2. Один из последних в этом роде политико-дипломатических фокусов, но один из самых неблаговидных, иудопредательских, был совершен нашими друзьями англичанами в 1857 году. Во время мятежа. Изо всех независимых и опасных для них принцев, махараджа Синдья оставался наиболее преданным и верным англичанам. Понадобилась им – в виду собственной безопасности от сипаев Синдьи, которых тот насилу сдерживал, — известная своей силой и неприступностью крепость расположенная на горе почти над самым дворцом махараджи. Эту крепость англичане никогда не успевали взять, да и не пытались.
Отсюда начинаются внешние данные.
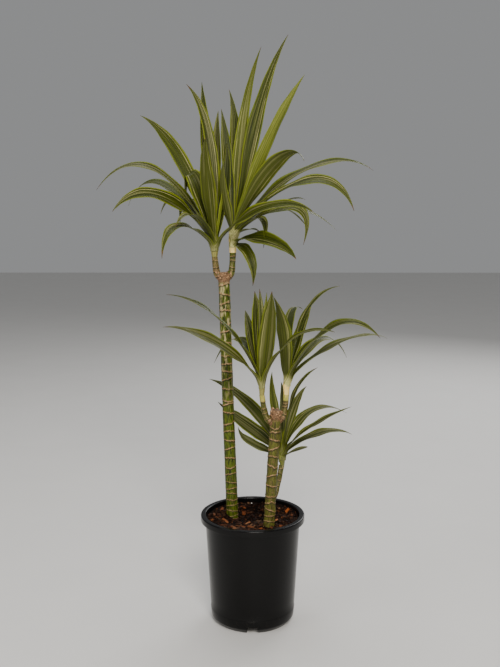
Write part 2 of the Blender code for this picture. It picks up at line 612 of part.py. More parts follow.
def build_leaf(name, foot, start, row, number):
    middle, tip, width, turn_middle, turn_tip, wave = row
    at = leaf_path(foot, start, middle, tip)
    way_out = Vector((tip.x - foot.x, tip.y - foot.y, 0.0))
    side_start = UP.cross(way_out).normalized()
    phase = 1.7 * number
    vertices = []
    for t in BLADE_STATIONS:
        spot, along, side, upper = leaf_frame(at, t, side_start, turn_middle, turn_tip)
        half = 0.5 * width * CM * width_at(t)
        fold = math.radians(FOLD_AT_FOOT + (FOLD_AT_TIP - FOLD_AT_FOOT) * min(1.0, t / 0.7))
        swing = wave * 0.001 * math.sin(math.pi * t) * width_at(t)
        left_wave = swing * math.sin(WAVES_ALONG * t + phase)
        right_wave = swing * math.sin(WAVES_ALONG * t + phase + WAVE_SHIFT)
        thick = BLADE_THICK * (1.0 + FOOT_THICKER * (1.0 - min(1.0, t / 0.4)))
        keel = spot - upper * half * math.sin(fold) * 0.5
        left = keel - side * half * math.cos(fold) + upper * (half * math.sin(fold) + left_wave)
        right = keel + side * half * math.cos(fold) + upper * (half * math.sin(fold) + right_wave)
        down = upper * thick
        vertices += [left, keel, right, left - down, keel - down, right - down]
    faces = []
    count = len(BLADE_STATIONS)
    for i in range(count - 1):
        a = i * 6
        b = a + 6
        faces += [(a, a + 1, b + 1), (a, b + 1, b)]
        faces += [(a + 1, a + 2, b + 2), (a + 1, b + 2, b + 1)]
        faces += [(a + 3, b + 4, a + 4), (a + 3, b + 3, b + 4)]
        faces += [(a + 4, b + 5, a + 5), (a + 4, b + 4, b + 5)]
        faces += [(a + 2, a + 5, b + 5), (a + 2, b + 5, b + 2)]
        faces += [(a, b, b + 3), (a, b + 3, a + 3)]
    faces += [(0, 3, 4, 1), (1, 4, 5, 2)]
    e = (count - 1) * 6
    faces += [(e, e + 1, e + 4, e + 3), (e + 1, e + 2, e + 5, e + 4)]
    return make_object(name, vertices, faces)


def build_head(name, centre, neck, span, radius, leaves):
    """Short shoot with its leaves, spreading ones from low on it and upright ones from its top."""
    crown = Vector(centre) * CM
    low = crown.z + span[0] * CM
    high = crown.z + span[1] * CM
    foot = crown.z - neck * CM + GAP
    middle = (low + high) / 2.0
    top = high + CROWN_TOP
    heights = (foot, foot + 0.4 * (low - foot), low, middle, high, top)
    centres = [Vector((crown.x, crown.y, height)) for height in heights]
    radii = [radius * swell for swell in SHOOT_SWELLS]
    shoot = tube(name, centres, radii, SHOOT_SIDES, level=range(len(heights)))
    blades = []
    for number, (near, far, width, turn_middle, turn_tip, wave) in enumerate(leaves):
        near = Vector(near)
        rise = max(near.z, 0.0) / near.length
        out = Vector((near.x, near.y, 0.0)).normalized()
        leaf_foot = Vector((crown.x, crown.y, low + (high - low) * rise)) - out * radius * 0.1
        start = (UP * (0.35 + 0.65 * rise) + out * (0.75 - 0.45 * rise)).normalized()
        shape = (crown + near * CM, crown + Vector(far) * CM, width, turn_middle, turn_tip, wave)
        blades.append(build_leaf("leaf_blade", leaf_foot, start, shape, number))
    boolean(shoot, blades, "UNION")
    clean_mesh(shoot)
    return shoot


def centre_on_origin(items):
    """Move everything so that the middle of the outline from above is the origin."""
    low = [min(v.co[axis] for item in items for v in item.data.vertices) for axis in (0, 1)]
    high = [max(v.co[axis] for item in items for v in item.data.vertices) for axis in (0, 1)]
    shift = Vector((-(low[0] + high[0]) / 2.0, -(low[1] + high[1]) / 2.0, 0.0))
    for item in items:
        for vertex in item.data.vertices:
            vertex.co += shift


def main():
    clear_scene()
    black = make_material("black_plastic", (0.012, 0.012, 0.013), 0.42)
    soil = make_material("dark_soil", (0.045, 0.028, 0.018), 0.95)
    bark = make_material("cane_bark", (0.30, 0.27, 0.15), 0.70)
    green = make_material("leaf_green", (0.10, 0.20, 0.06), 0.42)
    pot = build_pot()
    mix = build_mix()
    tall = build_cane("cane_tall", TALL_PATH, TALL_RADIUS, 3, (STEM_A, STEM_B))
    short = build_cane("cane_short", SHORT_PATH, SHORT_RADIUS, 5, (STEM_C, STEM_D, STEM_E))
    heads = [build_head(*head) for head in HEADS]
    for item, material in ((pot, black), (mix, soil), (tall, bark), (short, bark)):
        item.data.materials.clear()
        item.data.materials.append(material)
    for head in heads:
        head.data.materials.clear()
        head.data.materials.append(green)
    for item in (pot, tall, short):
        for polygon in item.data.polygons:
            polygon.use_smooth = True
    centre_on_origin([pot, mix, tall, short] + heads)


main()
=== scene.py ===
"""Potted dragon tree, dressed around its fixed solids.

Metres, +Z up, front towards -Y. Everything is placed from the axis of the pot.
"""

import random
from math import copysign, cos, exp, hypot, pi, radians, sin, sqrt, tau

import bmesh
import bpy
import numpy as np
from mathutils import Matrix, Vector, noise


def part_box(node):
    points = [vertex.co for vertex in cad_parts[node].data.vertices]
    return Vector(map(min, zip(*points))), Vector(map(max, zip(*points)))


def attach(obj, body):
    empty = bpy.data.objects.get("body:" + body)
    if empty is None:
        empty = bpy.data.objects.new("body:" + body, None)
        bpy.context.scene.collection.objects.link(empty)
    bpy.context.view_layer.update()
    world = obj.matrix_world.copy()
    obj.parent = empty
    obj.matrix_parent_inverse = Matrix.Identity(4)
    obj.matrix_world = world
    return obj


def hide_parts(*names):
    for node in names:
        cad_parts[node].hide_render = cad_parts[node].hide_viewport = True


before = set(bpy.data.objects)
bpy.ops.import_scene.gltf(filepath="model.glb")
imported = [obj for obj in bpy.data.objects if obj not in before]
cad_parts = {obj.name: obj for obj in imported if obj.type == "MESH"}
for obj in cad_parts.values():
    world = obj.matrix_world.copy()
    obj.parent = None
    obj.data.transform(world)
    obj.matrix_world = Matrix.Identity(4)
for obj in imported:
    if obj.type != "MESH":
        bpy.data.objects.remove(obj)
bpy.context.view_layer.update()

CM = 0.01
MM = 0.001
UP = Vector((0.0, 0.0, 1.0))
FRONT = Vector((0.0, -1.0, 0.0))
BOX_FACES = [(0, 1, 2, 3), (4, 5, 6, 7), (0, 1, 5, 4), (1, 2, 6, 5), (2, 3, 7, 6), (3, 0, 4, 7)]
POT_LOW, POT_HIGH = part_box("pot")
AXIS = Vector(((POT_LOW.x + POT_HIGH.x) / 2.0, (POT_LOW.y + POT_HIGH.y) / 2.0, 0.0))

# Pot
POT_SIDES = 192
POT_HEIGHT = 0.2323
RIM_RADIUS = 0.110
BODY_TOP_RADIUS = 0.1010
BODY_FOOT_RADIUS = 0.0883
FOOT_RADIUS = 0.0795
FOOT_HEIGHT = 0.011
FOOT_WIDTH = 0.004
FOOT_STEP = 0.001
FOOT_EDGE = 0.0006
FOOT_EDGE_RISE = 0.0005
WALL = 0.0022
PLATE_HEIGHT = 0.0170
SKIRT_HEIGHT = 0.0130
SKIRT_WALL = 0.0018
SKIRT_ROUND = 0.0008
LIP_ROUND = 0.0024
LEDGE_HEIGHT = 0.029
LEDGE_DEPTH = 0.0006
LEDGE_RUN = 0.0012
LEDGE_EDGE = 0.0004
OUTER_ROWS = 12
INNER_ROWS = 9
SHARP_ANGLE = 32.0
NOTCH_COUNT = 4
NOTCH_TOP_WIDTH = 0.019
NOTCH_FOOT_WIDTH = 0.025
NOTCH_HEIGHT = 0.0150
CHANNEL_WALL = 0.0022
CHANNEL_INNER_RADIUS = 0.050
DRAIN_RADIUS = 0.006
DRAIN_CIRCLE = 0.058
DRAIN_SIDES = 24
SINK = 0.0020
GAP = 0.0003

# Potting mix
MIX_TOP = 0.2245
MIX_BOWL = 0.013
MIX_RELIEF = 0.0022
HOLLOW_PLACE = (-0.006, 0.038)
HOLLOW_RADIUS = 0.042
HOLLOW_DEPTH = 0.012
SOIL_RINGS = 84
SOIL_SIDES = 240
CHIP_COUNT = 430
CHIP_SEED = 21
LARGE_CHIP_THICK = 2.6 * MM
LARGE_CHIP_LIFT = 1.2 * MM
CANE_CLEARANCE = 0.013

# Loose crumbs and perlite: count, seed, smallest size and spread of the sizes, most paleness
CRUMBS = (1700, 61, 0.7 * MM, 1.5 * MM, 0.14)
PERLITE = (2, 62, 1.0 * MM, 0.8 * MM, 1.0)

# First speck of perlite: distance from the pot axis, and turn in degrees
PERLITE_DISTANCE = 0.0925
PERLITE_TURN = 91.6

# Larger chips: place right and back in cm, turn in degrees, length and width in mm,
# warmth of the colour and paleness
LARGE_CHIPS = (
    (-6, 0.3, 112, 40, 7, 0.7, 0.55),
    (7.6, 4.4, 60, 20, 6, 1, 0.55),
    (5.2, 0.4, 20, 8, 6, 0.5, 0.75),
    (-2.1, 7.8, -25, 14, 5, 0.9, 0.30),
    (-6.7, 5.3, 70, 15, 6, 0.8, 0.30),
    (-2.2, -3.6, 10, 13, 7, 0.9, 0.35),
    (-0.4, -3.9, -15, 15, 7, 0.7, 0.30),
    (1.5, -4.2, 20, 12, 6, 0.9, 0.40),
    (-1, 0.9, 35, 14, 4, 0.4, 0.60),
    (-4.6, 7.4, 15, 14, 6, 0.8, 0.25),
    (8.4, 1.6, 80, 13, 6, 0.8, 0.25),
    (-8.3, 2.6, 95, 16, 6, 0.6, 0.25),
)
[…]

Пользуясь благорасположением Синдьи и его искренним желанием помочь союзникам, они выпросили крепость у него на время, поклявшись честным словом очистить ее тотчас же по подавлении мятежа. Синдья – истый махрат, то есть жесткий и неумолимый со врагом, но готовый пожертвовать жизнью дабы исполнить раз данное союзнику и другу слово. Он согласился. Англичане овладели знаменитою крепостью, в которую их ввел сам махараджа: мятеж усмирили, а через год он стал просить правительство отдать ему назад крепость. Но вот уже прошло 22 года, а англичане, под разными предлогами, все еще «не сдали квартиры», откуда им так удобно наблюдать за их любезным союзником. А теперь, как известно, затевают даже уничтожить и армию Синдьи.